Given this array of possibilities, how do you determine the best e-commerce platform for your business? Here are a few guidelines:

  • Treat your search as a system selection project. Too often companies have viewed e-commerce as a separate part of their business. In reality e-commerce has become integral to multichannel marketers. Today multichannel companies report that on average 35%-45% of their business comes through the Web.

    You should view your search for an e-commerce platform the same way you would a search for a new OMS or WMS. Spend time up front to understand what the e-commerce solution should provide, determine the project team, and develop a budget and a timeline.

  • Develop your vision. Before you can determine what the e-commerce platform should provide, you need to know what you want your Website to do and how you want to use it from a conceptual standpoint. The project team needs to have a clear vision of how the site should look and function, what the growth objectives are, and who the target customer is.
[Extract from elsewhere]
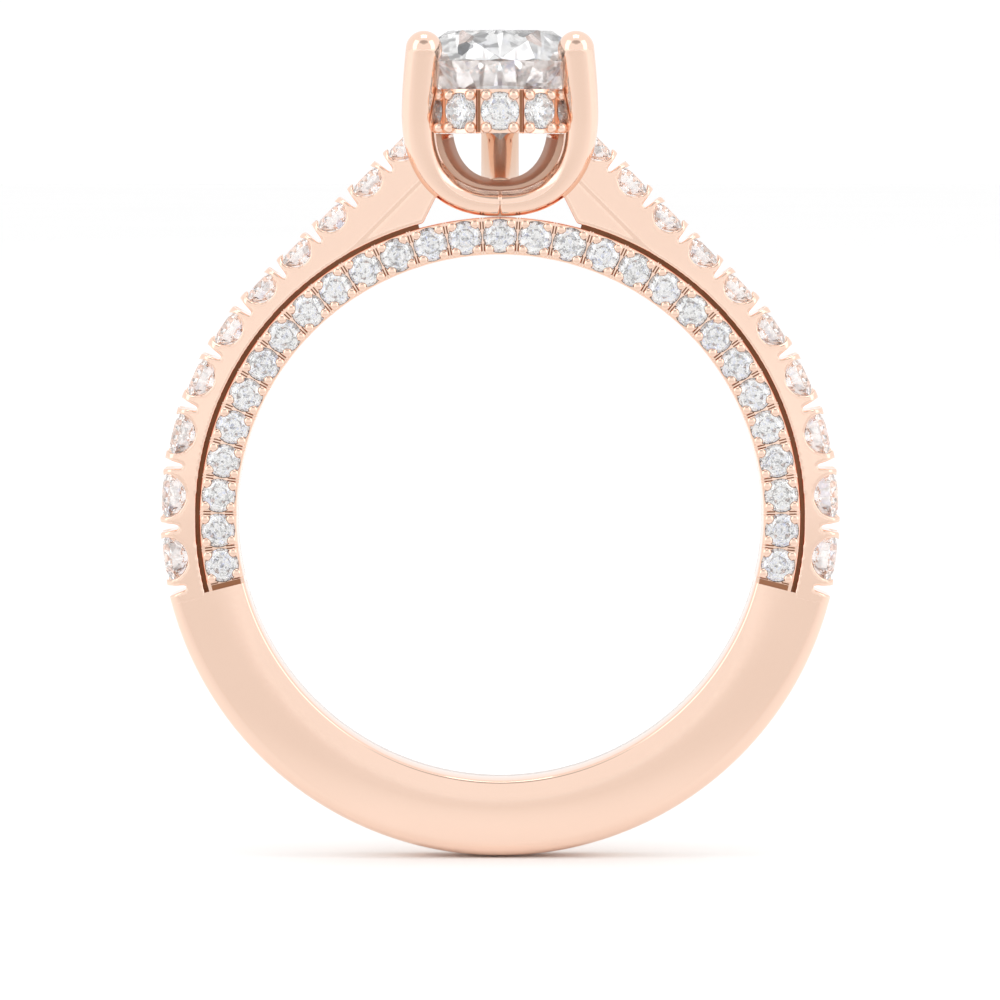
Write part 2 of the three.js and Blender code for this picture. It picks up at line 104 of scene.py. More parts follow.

    To develop the conceptual vision, you'll need to involve user management from all departments, including the contact center, merchandising, and the stores in addition to marketing, IT, and online. As a management team, what is their collective vision for the Website and how it should serve the customer? How do they want your customer to view the business? If you have stores, do they want site visitors to feel as if they've entered one of them? What types of marketing efforts need to be included? How do you want to display merchandise? These are just a few of the questions that go into developing a vision for an e-commerce platform solution.

  • Define your requirements. This is a natural extension of developing your vision. What do you want the site to do? What type of functionality do you want? Everybody has shopping-cart technology — is there anything in particular that you need yours to do, such as personalization or cross-selling? What sort of Web analytics features do you need?

  • Determine the degree of customization and flexibility you may want. Customization may take the form of something as simple as the ability to change promotions — offering a special discount on a given day, for instance. Or you might want to be able to change elements such as site navigation. How flexible does the solution really need to be? Don't get mired in jargon and functional possibilities. Concentrate instead on how your new site will produce sales or increase inquiries that lead to sales.

  • Keep integration requirements in mind. Implementing an e-commerce platform with all the bells and whistles will fall short if your OMS or ERP system can't effectively communicate with the site.

  • Decide whether you want to build or buy. Building your own e-commerce platform historically provided a competitive advantage in the marketplace, as packaged e-commerce solutions were expensive and basic. Many companies viewed their online business as different from anyone else's and thought their uniqueness required a homegrown platform.

    Times have changed, however, and companies now realize that the real differentiator for their Website is the look and feel, the effectiveness of its onsite search, and its merchandising (the presentation as well as the actual goods). Today many e-commerce platforms offer similar basic features and functionalities.

    While the build solution ultimately offers custom fit and control, using resources to build basic functions such as product catalog management, merchandising features, campaign management, and shopping-cart functionality can put a company at a disadvantage because of the amount of time needed to develop the underlying technology layers for functionality and the integration points to your existing systems. It commonly takes 12-24 months to design, develop, and build an e-commerce solution from scratch. Then there's the matter of finding and keeping experienced staff to build the solution. The question arises whether your company is better off using its resources to support its core competency rather than to develop a solution that already exists.

    As the second generation of e-commerce evolves, more marketers are opting to buy packaged or custom software. Platform programs generally encompass features such as visualization (product rotation and zoom), merchandising (marketing products based on customer preference, past history, or best-sellers), and personalization (offering the customer marketing opportunities based on purchasing patterns). Vendors have built more functionality into their platforms to handle the basic online selling features for product catalog management, merchandising, campaign management, and shopping-cart functionality. Another advantage to using a packaged solution is that the vendor provides upgrades to the core functionality.

    Some vendors are incorporating Web 2.0 features into their solutions while at the same time offering integration to third-party software (best-of-breed solutions) that can handle a more in-depth customer interaction. Buying an e-commerce platform that provides all the required core functionality as well as the ability to use best-of-breed applications and custom services is generally considered the optimal solution. The goal is to achieve a balance between the e-commerce solution and the number of best-of-breed applications, since maintaining multiple applications for the long term can increase maintenance costs.